Abstract

In 1857, U.S. Supreme Court Chief Justice Roger B. Taney stated in the Dred Scott case that if one African American was free to move unhindered throughout the United States, then all African Americans, enslaved or otherwise, would have ‘the right to enter every other State’. Such a situation, he argued, was untenable. The Supreme Court thus suggested that if U.S. citizenship included a de facto right to mobility, then African Americans could not be considered citizens. Although not formally written into the U.S. Constitution, numerous Supreme Court rulings since 1857 have underpinned the right to mobility in the United States. Yet the ability to be mobile in the United States has been fundamentally intertwined with the construction of racial identities. It was the white settlers that were free to move westward, the mobile nomadic lifestyles of the peoples they encountered being understood as primitive and inferior. Native peoples subsequently became immobilized on reservations.

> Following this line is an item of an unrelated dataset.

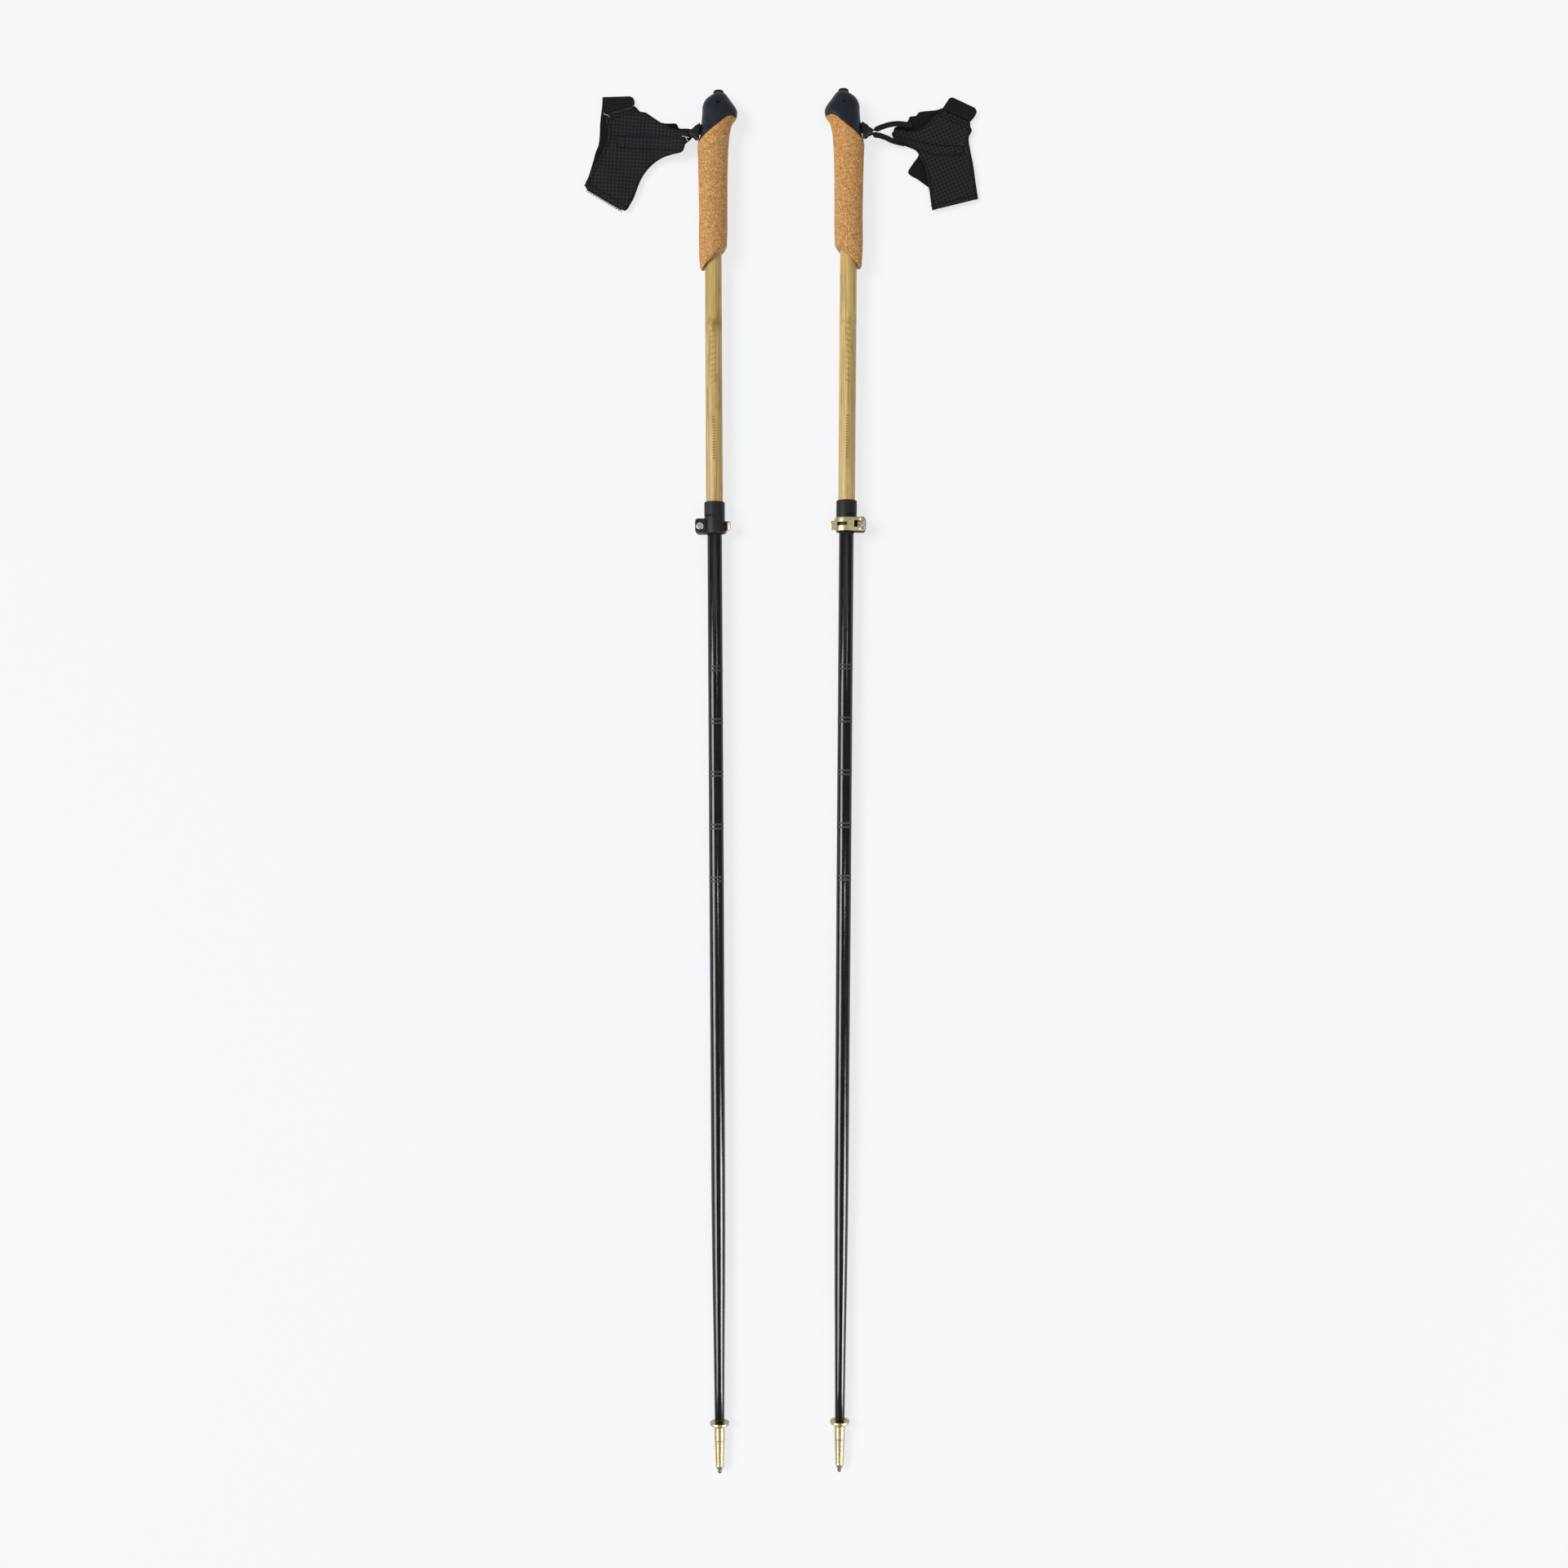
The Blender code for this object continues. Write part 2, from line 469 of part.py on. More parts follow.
# ---------------------------------------------------------------- lever clamp
def clamp_sleeve(side, pole):
    """A sleeve glued to the upper tube; below a cross cut it is a split band with two ears."""
    glued_r = UPPER_R + GAP
    profile = [(9.2, CLAMP_TOP), (CLAMP_R, CLAMP_TOP - 1.4), (CLAMP_R, CLAMP_BOTTOM + 0.5), (9.3, CLAMP_BOTTOM),
               (CLAMP_BORE_R, CLAMP_BOTTOM), (CLAMP_BORE_R, CLAMP_SPLIT), (glued_r, CLAMP_SPLIT),
               (glued_r, CLAMP_TOP)]
    sleeve = turned(side + "_clamp_sleeve", profile, pole, "clamp_plastic")
    front_ear = box(side + "_front_ear", (7.7, 894.4, SLIT_HALF), (EAR_REACH, 908.0, 4.6), pole)
    back_ear = box(side + "_back_ear", (7.7, 894.4, -6.5), (EAR_REACH, 908.0, -SLIT_HALF), pole)
    join(sleeve, front_ear, back_ear)
    cut(sleeve,
        box(side + "_slit", (4.0, 890, -SLIT_HALF), (20, CLAMP_SPLIT - 0.4, SLIT_HALF), pole),
        box(side + "_cross_cut", (1.0, CLAMP_SPLIT - 1.2, -12), (20, CLAMP_SPLIT - 0.2, 12), pole),
        rod(side + "_screw_hole", 1.75, (SCREW_X, CLAMP_MID, -10), (SCREW_X, CLAMP_MID, 10), pole),
        rod(side + "_head_recess", 3.9, (SCREW_X, CLAMP_MID, -10), (SCREW_X, CLAMP_MID, -4.0), pole))
    return sleeve


def pressure_plate(side, pole):
    """A thin plate between the lever's eyes and the front ear."""
    plate_body = box(side + "_pressure_plate", (10.3, 895.3, 4.6 + GAP), (17.6, 906.7, 5.75), pole, "bright_steel")
    cut(plate_body, rod(side + "_plate_hole", 1.75, (SCREW_X, CLAMP_MID, 0), (SCREW_X, CLAMP_MID, 10), pole))
    return plate_body


def clamp_screw(side, pole):
    """The tension screw: its head sits in the back ear, and its end is in the lever's nut."""
    head = rod(side + "_clamp_screw", 3.5, (SCREW_X, CLAMP_MID, -6.2), (SCREW_X, CLAMP_MID, -4.3), pole, "bright_steel")
    shank = rod(side + "_shank", 1.25, (SCREW_X, CLAMP_MID, -4.6), (SCREW_X, CLAMP_MID, 9.2), pole, segments=16)
    join(head, shank)
    for name, half_x, half_y in (("_cross_a", 2.1, 0.45), ("_cross_b", 0.45, 2.1)):
        cut(head, box(side + name, (SCREW_X - half_x, CLAMP_MID - half_y, -7),
                      (SCREW_X + half_x, CLAMP_MID + half_y, -5.3), pole))
    return head


def lever_nut(side, pole):
    """A square nut turned corner up, with a trunnion at each end that the lever turns on."""
    half = 1.95
    nut = box(side + "_lever_nut", (SCREW_X - half, CLAMP_MID - half, PIVOT_Z - 2.1),
              (SCREW_X + half, CLAMP_MID + half, PIVOT_Z + 2.3), pole, "anodised_gold", turn=math.radians(45))
    for name, low, high in (("_trunnion_a", -6.2, -2.0), ("_trunnion_b", 2.0, 6.2)):
        join(nut, rod(side + name, TRUNNION_R, (SCREW_X, CLAMP_MID + low, PIVOT_Z),
                      (SCREW_X, CLAMP_MID + high, PIVOT_Z), pole, segments=20))
    cut(nut,
        rod(side + "_thread", 1.25 + 0.2, (SCREW_X, CLAMP_MID, 0), (SCREW_X, CLAMP_MID, 9.5), pole, segments=16),
        box(side + "_nut_recess", (SCREW_X - 1.1, CLAMP_MID - 1.1, 10.4), (SCREW_X + 1.1, CLAMP_MID + 1.1, 13), pole))
    return nut


def lever_path():
    """The lever's middle line in X and Z: straight off the pivot, round the sleeve, then a flared tab."""
    low, high = LEVER_ARC_DEG
    arc = [(LEVER_ARC_R * math.cos(math.radians(a)), LEVER_ARC_R * math.sin(math.radians(a)))
           for a in np.linspace(low, high, 12)]
    return [(SCREW_X, PIVOT_Z), (8.4, 9.95)] + arc + [(-12.1, -3.2), (-13.6, -4.8), (-15.3, -5.6)]


def clamp_lever(side, pole):
    """A bent strip with a fork over the nut, an eye on each prong, and a slot in its back."""
    path = lever_path()
    verts = []
    for i, (x, z) in enumerate(path):
        narrowing = min(max((i - 10) / 3.0, 0.0), 1.0)
        half = LEVER_HALF_WIDTH + (LEVER_TAB_HALF_WIDTH - LEVER_HALF_WIDTH) * narrowing
        verts += [((x - SCREW_X) * MM, -half * MM, (z - PIVOT_Z) * MM), ((x - SCREW_X) * MM, half * MM, (z - PIVOT_Z) * MM)]
    mesh = bpy.data.meshes.new(side + "_clamp_lever")
    mesh.from_pydata(verts, [], grid_faces(len(path), 2))
    lever = add(side + "_clamp_lever", mesh, pole, (SCREW_X, CLAMP_MID, PIVOT_Z), "anodised_gold")
    skin = lever.modifiers.new("thickness", "SOLIDIFY")
    skin.thickness = LEVER_THICK * MM
    skin.offset = 0.0
    for name, low, high in (("_eye_a", -LEVER_HALF_WIDTH, -WINDOW_HALF), ("_eye_b", WINDOW_HALF, LEVER_HALF_WIDTH)):
        join(lever, rod(side + name, EYE_R, (SCREW_X, CLAMP_MID + low, PIVOT_Z), (SCREW_X, CLAMP_MID + high, PIVOT_Z),
                        pole))
    cut(lever,
        box(side + "_window", (9.6, CLAMP_MID - WINDOW_HALF, 0), (20, CLAMP_MID + WINDOW_HALF, 15), pole),
        rod(side + "_pivot_hole", TRUNNION_R + GAP, (SCREW_X, CLAMP_MID - 9, PIVOT_Z),
            (SCREW_X, CLAMP_MID + 9, PIVOT_Z), pole, segments=20),
        box(side + "_lever_slot", (-9.05, CLAMP_MID - 1.4, 5), (-0.15, CLAMP_MID + 1.4, 15), pole))
    return lever


# ---------------------------------------------------------------- strap connector and hand strap
def strap_connector(side, pole):
    """A tongue that clips into the head, a block, and two arms that hold the bar of the strap's eye."""
    body = plate(side + "_strap_connector", BLOCK_OUTLINE, BLOCK_HALF_THICK, pole, "button_plastic")
    join(body, connector_box(side + "_tongue", (-TONGUE_LENGTH, TONGUE_ROOT), TONGUE_HALF_WIDTH,
                             TONGUE_HALF_THICK, pole))
    cut(body, connector_box(side + "_eye_gap", (BLOCK_END, 16.0), 9.0, EYE_ARM_HALF_GAP, pole))
    bar_x, bar_y = connector_point(EYE_AT)
    join(body, rod(side + "_eye_bar", EYE_BAR_R, (bar_x, bar_y, -3.6), (bar_x, bar_y, 3.6), pole, segments=16))
    return body


def strap_origin(side):
    """The world place of the connector's bar, in millimetres."""
    x, y = connector_point(EYE_AT)
    return pole_matrix(side) @ Vector((x * MM, y * MM, 0.0)) / MM


def rise(side, x, y):
    """How far the strap has climbed to the bar's height: none far away, all of it at the bar."""
    near = max(0.0, 1.0 - math.hypot(x, y) / STRAP_RISE_LENGTH)
    return near * near * (3.0 - 2.0 * near) * (strap_origin(side).z - WEBBING_Z)


def cloth(name, side, rows, height, thickness, finish):
    """A sheet through a grid of (x, y) points from the bar, at the given height, made solid."""
    origin = strap_origin(side)
    columns = len(rows[0])
    verts = [((origin.x + x) * MM, (origin.y + y) * MM, height(x, y) * MM) for row in rows for x, y in row]
    mesh = bpy.data.meshes.new(name)
    mesh.from_pydata(verts, [], grid_faces(len(rows), columns))
    sheet = add(name, mesh, None, (0, 0, 0), finish)
    skin = sheet.modifiers.new("thickness", "SOLIDIFY")
    skin.thickness = thickness * MM
    skin.offset = 0.0
    return sheet


def panel_rows(edges, rows=14, columns=7):
    first, second = even_steps(edges[0], rows), even_steps(edges[1], rows)
    return [[tuple(a + (b - a) * c / (columns - 1)) for c in range(columns)] for a, b in zip(first, second)]


def mitt_outer(side):
    rows = panel_rows(STRAPS[side]["outer"])
    return cloth(side + "_mitt_outer", side, rows, lambda x, y: OUTER_Z + 0.72 * rise(side, x, y), PANEL_THICK,
                 "mitt_fabric")


def mitt_inner(side):
    rows = panel_rows(STRAPS[side]["inner"])
    return cloth(side + "_mitt_inner", side, rows, lambda x, y: INNER_Z, PANEL_THICK, "mitt_fabric")


def wrist_tab(side):
    origin = strap_origin(side)
    outline = [(origin.x + x, origin.y + y) for x, y in STRAPS[side]["tab"]]
    return plate(side + "_wrist_tab", outline, PANEL_THICK / 2, None, "strap_webbing", OUTER_Z)


def strap_webbing(side):
    """A loop round the connector's bar, with two legs that run out on top of the mitt."""
    strap = STRAPS[side]
    origin = strap_origin(side)
    loop = rod(side + "_strap_webbing", LOOP_R, (origin.x, origin.y, origin.z - LOOP_HALF_WIDTH),
               (origin.x, origin.y, origin.z + LOOP_HALF_WIDTH), None, "strap_webbing")
    for number, leg in enumerate(strap["legs"]):
        route = even_steps(leg, 10)
        across = np.gradient(route, axis=0)
        across = np.stack([-across[:, 1], across[:, 0]], axis=1) / np.linalg.norm(across, axis=1)[:, None]
        half = np.interp(np.arange(10), [0, 2], [1.2, strap["leg_half_width"]])[:, None]
        edges = np.stack([route - across * half, route + across * half], axis=1)
        rows = [[tuple(point) for point in pair] for pair in edges]
        join(loop, cloth(f"{side}_leg_{number}", side, rows, lambda x, y: WEBBING_Z + rise(side, x, y),
                         WEBBING_THICK, None))
    cut(loop, rod(side + "_loop_bore", LOOP_BORE_R, (origin.x, origin.y, origin.z - 9),
                  (origin.x, origin.y, origin.z + 9), None, segments=16))
    return loop


# ---------------------------------------------------------------- both poles
def pole_matrix(side):
    place = POLES[side]
    shift = Vector((place["tip"][0] * MM, place["tip"][1] * MM, TIP_AXIS_HEIGHT * MM))
    return (Matrix.Translation(shift)
            @ Matrix.Rotation(math.radians(place["yaw_deg"]), 4, "Z")
            @ Matrix.Rotation(math.radians(GROUND_PITCH_DEG), 4, "X")
            @ Matrix.Rotation(math.radians(place["roll_deg"]), 4, "Y"))


POLE_PIECES = [grip_head, cork_grip, release_button, button_spring, guide_pins, upper_shaft, lower_shaft, tube_bush,
               ferrule, carbide_tip, clamp_sleeve, pressure_plate, clamp_screw, lever_nut, clamp_lever,
               strap_connector]
STRAP_PIECES = [mitt_outer, mitt_inner, wrist_tab, strap_webbing]


def build_pole(side):
    empty = bpy.data.objects.new(side + "_pole", None)
    bpy.context.scene.collection.objects.link(empty)
    empty.matrix_world = pole_matrix(side)
    for make in POLE_PIECES:
        make(side, empty)
    for make in STRAP_PIECES:
        make(side)


for pole_side in POLES:
    build_pole(pole_side)
bpy.context.view_layer.update()
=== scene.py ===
# %% [markdown]
# A pair of walking poles lies flat on a light table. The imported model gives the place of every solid
# and joint, so it is loaded first and nothing here moves it. Each pole has its own frame in
# millimetres: the tip is at the origin, Y runs up the shaft, X points to the strap and Z to the lever.
# Working in that frame keeps the numbers those of a real pole, and both poles share one set of pieces.

# %% Load the frame
import json
import math

import bmesh
import bpy
import numpy as np
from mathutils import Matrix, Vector


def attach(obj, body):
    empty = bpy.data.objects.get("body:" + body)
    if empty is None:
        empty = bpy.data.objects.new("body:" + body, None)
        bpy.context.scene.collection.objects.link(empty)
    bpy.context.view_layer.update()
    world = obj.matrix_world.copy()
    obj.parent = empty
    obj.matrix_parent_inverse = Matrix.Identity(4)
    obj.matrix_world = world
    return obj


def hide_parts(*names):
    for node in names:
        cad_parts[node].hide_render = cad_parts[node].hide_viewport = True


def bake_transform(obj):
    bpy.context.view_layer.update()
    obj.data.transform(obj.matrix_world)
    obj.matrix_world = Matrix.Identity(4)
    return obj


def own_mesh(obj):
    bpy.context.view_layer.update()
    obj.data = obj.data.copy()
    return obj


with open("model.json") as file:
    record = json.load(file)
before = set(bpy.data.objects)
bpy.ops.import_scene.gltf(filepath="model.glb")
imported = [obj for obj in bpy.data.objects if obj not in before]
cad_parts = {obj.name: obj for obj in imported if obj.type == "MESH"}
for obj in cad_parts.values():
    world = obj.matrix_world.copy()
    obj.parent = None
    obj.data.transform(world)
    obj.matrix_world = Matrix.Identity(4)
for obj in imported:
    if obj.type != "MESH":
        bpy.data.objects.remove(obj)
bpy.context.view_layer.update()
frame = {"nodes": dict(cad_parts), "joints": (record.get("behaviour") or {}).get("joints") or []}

MM = 0.001
SIDES = ("left", "right")
JOINTS = {joint["name"]: joint for joint in frame["joints"]}
TURN_AT = 900.0                 # the lower tube turns about a point this far above the tip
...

Similarly, African Americans in the era of slavery were immobilized on plantations and movement away from plantation space was illicit, codified as illegal, and required the hidden networks of the Underground Railroad. An African American moving through white American spaces faced often deadly consequences. African Americans should, in the parlance of the times, ‘know their place’ and not have the ambition, or the right, to move freely around the USA. To explore these contentions, I draw on four landmark U.S. Supreme Court decisions that elaborate on the mobility, or curtailment thereof, of African Americans in the United States.